One in six people who recently financed a new car committed to monthly payments of $1,000 or more, which is the highest on record, according to Edmunds.
Lee said that if interest rates keep increasing, it could result in a lockup of the industry.
“Most dealers borrow money to pay for their cars. And at some point, that will start to have an impact. If rates keep going up and people can’t buy cars, it means we won’t order more cars,” he said.
While inventory has improved recently, production of new vehicles has favored higher-priced models with lots of amenities.
Demetrius Thrasher, who depends on his vehicle for food deliveries outside Atlanta, had to purchase a new car for about $25,000 more than he initially planned. His previous car was totaled in a crash last summer, and he found out that his options for a new car were limited.
“I called around to the other dealerships and throughout the state of Georgia, and they were like, ‘We got nothing,'” Thrasher said.
He now pays around $1,000 per month for his car and has had to defer payments twice.

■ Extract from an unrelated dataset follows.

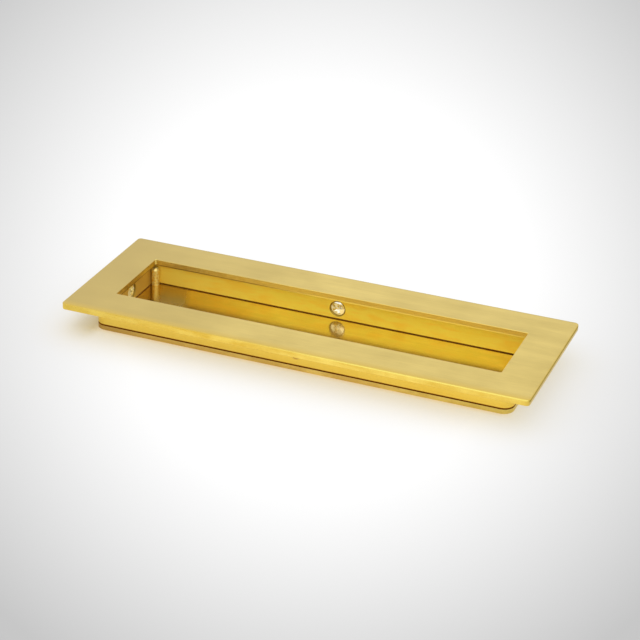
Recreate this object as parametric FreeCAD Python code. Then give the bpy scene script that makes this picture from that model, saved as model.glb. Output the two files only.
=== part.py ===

This is becoming more common. According to data from Cox Automotive, delinquencies for auto loans that are 60 days or more past due have increased by 20.4% compared to last year.
According to Jessica Caldwell, who analyzes auto transactions for Edmunds, consumers are facing a “double whammy” as both car prices and interest rates are high. But she said automakers are offering incentives for shoppers, which could help those struggling to find an affordable option.
Caldwell suggests looking for auto loans that offer favorable interest rates and terms, and also keeping in mind the trade-in value of a car in the long run.
“If you do go to trade in your vehicle and you overpaid, chances are you could be in a situation where there’s a big difference between what your vehicle is worth and how much you have to pay off on your loan. And that’s where it becomes scary,” she said.